Jenni L. Evans is a Professor of Meteorology at The Pennsylvania State University. Dr. Evans’ research encompasses tropical cyclones from genesis to decay, extratropical transition [ET], or landfall. The impacts of climate change on tropical cyclones [TCs] and other organized tropical convective systems are also key components of her research.
Jenni Evans was one of a small group of scientists who developed a new understanding of extratropically transitioning tropical cyclones, systems such as Hurricane Sandy of 2012. These systems can have potentially devastating societal impacts far from their tropical genesis – even in Scandinavia and Japan. Inspired by the need to characterize the structural evolution of ET events, she collaborated on developing a framework for mapping the structural evolution of cyclonic storms, the Cyclone Phase Space (CPS). The CPS is used in operations, including at the US National Hurricane Center.
In her recent research, Dr. Evans has employed a variety of novel statistical methodologies for (1) physically-based partitioning of ensemble forecasts of tropical cyclones; and (2) developing a metric for tropical cyclogenesis activity in climate change simulations. She has explored the relationships between organized convection and TC intensity with sea surface temperature [SST] and the implications of these relationships in a warming climate. The impact of realistic TC boundary layer structures and treatment of sea spray on TC potential intensity and the impacts of convection and topography on development of African Easterly Waves [AEWs] are also current areas of investigation. The tools of her research include observational diagnostics; statistical analyses and modeling of observations, simulations and reanalyses; and dynamical modeling. Her research is richer in many ways because of her students and key colleagues.
Jenni Evans has a strong commitment to science communications. Over the last few years, she has contributed to the development of a growing science communications program across Penn State (such as SciComm month). This has led her into many new experiences, including the NSF-funded NBC Learn series on Natural Hazards.

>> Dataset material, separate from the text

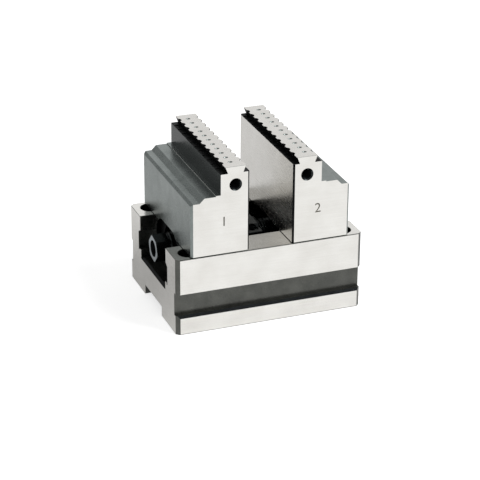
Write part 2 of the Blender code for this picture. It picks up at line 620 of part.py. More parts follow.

Dr. Evans is a Fellow of the American Meteorological Society (AMS) and served on its Council from 2005 to 2008. She co-chaired the World Meteorological Organisation (WMO) 8th Intergovernmental Workshop on Tropical Cyclones (Seoul, Republic of Korea; December 2014) and has served for over a decade as the Lead Meteorologist for the Professional Team assisting the Florida Commission on Hurricane Loss Projection Methodology. Other current and former professional service include the US Weather Research Program Science Steering Committee, Science Steering Committee for the US THORPEX Pacific Asian Regional Campaign, Advisory Board for the NOAA/NSF Developmental Testbed Center, Editor of Monthly Weather Review and Associate Editor of Weather and Forecasting.